Goal of the exercise:
Output exactly the lines from the first one down to the line containing "return node.outputs[0]", inclusive.
## start
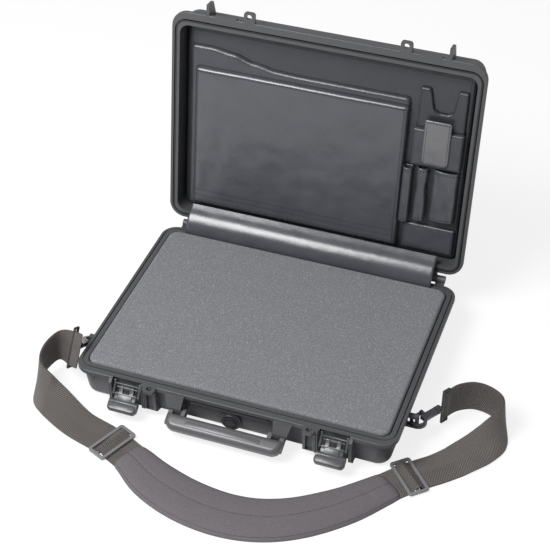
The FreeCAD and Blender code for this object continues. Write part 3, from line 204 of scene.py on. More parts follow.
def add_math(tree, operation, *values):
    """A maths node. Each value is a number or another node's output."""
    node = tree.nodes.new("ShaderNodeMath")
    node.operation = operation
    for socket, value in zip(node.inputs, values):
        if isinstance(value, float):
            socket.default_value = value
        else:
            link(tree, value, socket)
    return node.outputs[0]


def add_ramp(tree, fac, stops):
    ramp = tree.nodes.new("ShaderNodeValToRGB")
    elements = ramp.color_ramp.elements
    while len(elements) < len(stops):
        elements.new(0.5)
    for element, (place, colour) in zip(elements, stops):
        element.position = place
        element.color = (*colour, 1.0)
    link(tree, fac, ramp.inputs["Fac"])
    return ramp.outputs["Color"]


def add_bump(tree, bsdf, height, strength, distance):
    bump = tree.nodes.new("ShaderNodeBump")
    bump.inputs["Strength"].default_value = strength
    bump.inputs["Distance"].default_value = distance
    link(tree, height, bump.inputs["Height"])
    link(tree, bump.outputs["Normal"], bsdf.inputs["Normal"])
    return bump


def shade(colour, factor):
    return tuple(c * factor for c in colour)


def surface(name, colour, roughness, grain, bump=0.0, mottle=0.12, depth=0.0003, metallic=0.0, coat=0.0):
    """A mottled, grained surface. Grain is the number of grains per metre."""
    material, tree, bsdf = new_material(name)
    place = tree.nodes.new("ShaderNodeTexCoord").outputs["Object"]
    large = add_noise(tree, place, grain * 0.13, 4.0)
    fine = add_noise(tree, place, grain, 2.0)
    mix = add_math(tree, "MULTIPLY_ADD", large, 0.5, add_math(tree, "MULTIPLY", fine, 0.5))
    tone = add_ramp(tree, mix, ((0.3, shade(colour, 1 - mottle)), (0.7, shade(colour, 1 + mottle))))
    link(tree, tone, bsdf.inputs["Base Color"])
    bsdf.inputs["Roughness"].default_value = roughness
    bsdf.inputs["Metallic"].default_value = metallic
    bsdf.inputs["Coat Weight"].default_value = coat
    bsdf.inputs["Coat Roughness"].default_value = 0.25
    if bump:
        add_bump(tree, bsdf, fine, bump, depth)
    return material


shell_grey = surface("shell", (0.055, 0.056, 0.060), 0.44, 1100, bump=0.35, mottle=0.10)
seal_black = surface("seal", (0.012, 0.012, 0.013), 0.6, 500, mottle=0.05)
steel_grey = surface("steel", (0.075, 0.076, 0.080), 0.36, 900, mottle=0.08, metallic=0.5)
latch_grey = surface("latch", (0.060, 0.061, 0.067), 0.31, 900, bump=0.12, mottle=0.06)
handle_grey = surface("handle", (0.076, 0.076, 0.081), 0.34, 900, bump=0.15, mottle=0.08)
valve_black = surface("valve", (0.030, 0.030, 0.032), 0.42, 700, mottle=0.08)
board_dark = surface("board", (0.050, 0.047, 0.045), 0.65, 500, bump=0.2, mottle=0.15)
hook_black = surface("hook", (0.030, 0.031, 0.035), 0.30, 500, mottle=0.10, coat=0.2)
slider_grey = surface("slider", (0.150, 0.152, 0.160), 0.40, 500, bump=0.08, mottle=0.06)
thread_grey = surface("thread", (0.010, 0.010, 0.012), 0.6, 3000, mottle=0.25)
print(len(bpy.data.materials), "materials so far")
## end
In response:
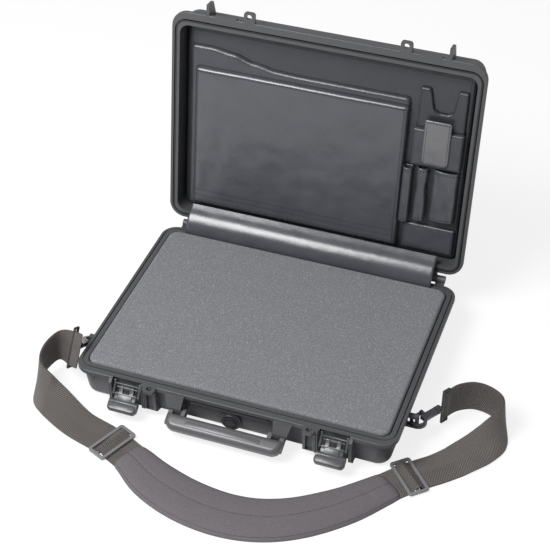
The FreeCAD and Blender code for this object continues. Write part 3, from line 204 of scene.py on. More parts follow.
def add_math(tree, operation, *values):
    """A maths node. Each value is a number or another node's output."""
    node = tree.nodes.new("ShaderNodeMath")
    node.operation = operation
    for socket, value in zip(node.inputs, values):
        if isinstance(value, float):
            socket.default_value = value
        else:
            link(tree, value, socket)
    return node.outputs[0]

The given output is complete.